Trussell’s marketing savvy—and willingness to take risks, a skill honed from his years in the horse-racing industry—helped launch Tempur Sealy into the multi-billion-dollar international company it is today. Trussell was inducted into the Kentucky Entrepreneur Hall of Fame in 2016. “Bobby just has a great feel for business, and his ‘superpower’ is understanding product positioning and the customer’s need,” said current Tempur Sealy International CEO and chairman Scott Thompson, who took the helm in 2015.
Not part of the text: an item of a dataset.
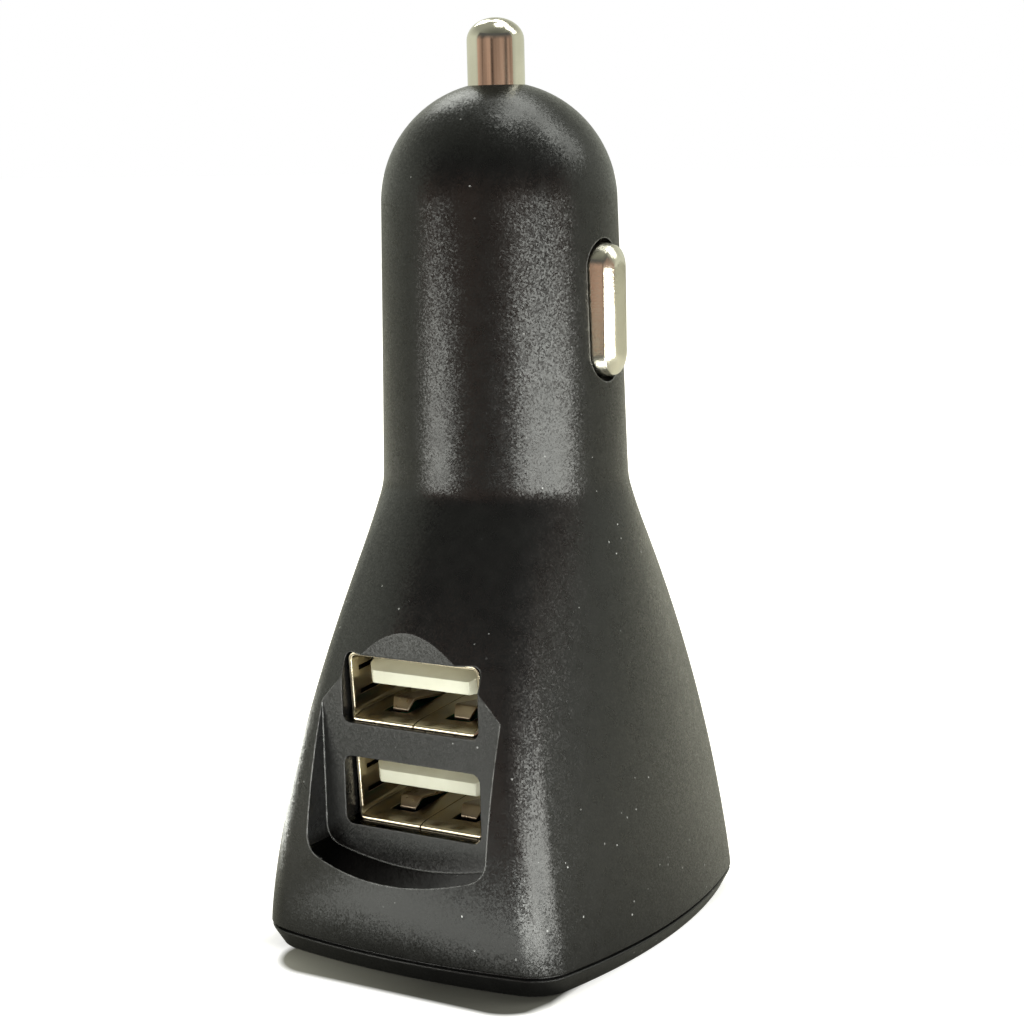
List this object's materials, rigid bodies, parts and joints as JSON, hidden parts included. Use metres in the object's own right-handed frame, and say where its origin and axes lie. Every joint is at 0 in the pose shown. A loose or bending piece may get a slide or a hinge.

These days, Trussell, 67, is enjoying semi-retirement with his wife of 32 years, Martha, and his three grown children, son Robbie and daughters Anne and Emmy, both of whom work with him in his new business endeavor, Clean Media. Launched in 2016, the venture matches “family friendly” ads with Christian and other family-focused websites. Trussell is also an active advocate and financial supporter of a national Catholics Come Home outreach campaign—work he sees as a way of paying back that long-ago answered prayer.
In his work with Tempur, something always resonated with Trussell, as much or more than the bottom line: the product’s ability to make a difference in people’s lives. On the podcast, he talked about receiving heartfelt personal notes from customers who credited their Tempur-Pedic mattresses with ending excruciating back and neck pain.
“When I was in the horse business with my live-foal company [before the bust], we were making money. We were arbitraging stallion season and doing really well. But I felt like I wasn’t really helping anyone. I was just helping one rich guy sell something to another rich guy,” Trussell said. “And when I got into the mattress business, I saw that we were really helping people, and it felt amazing.”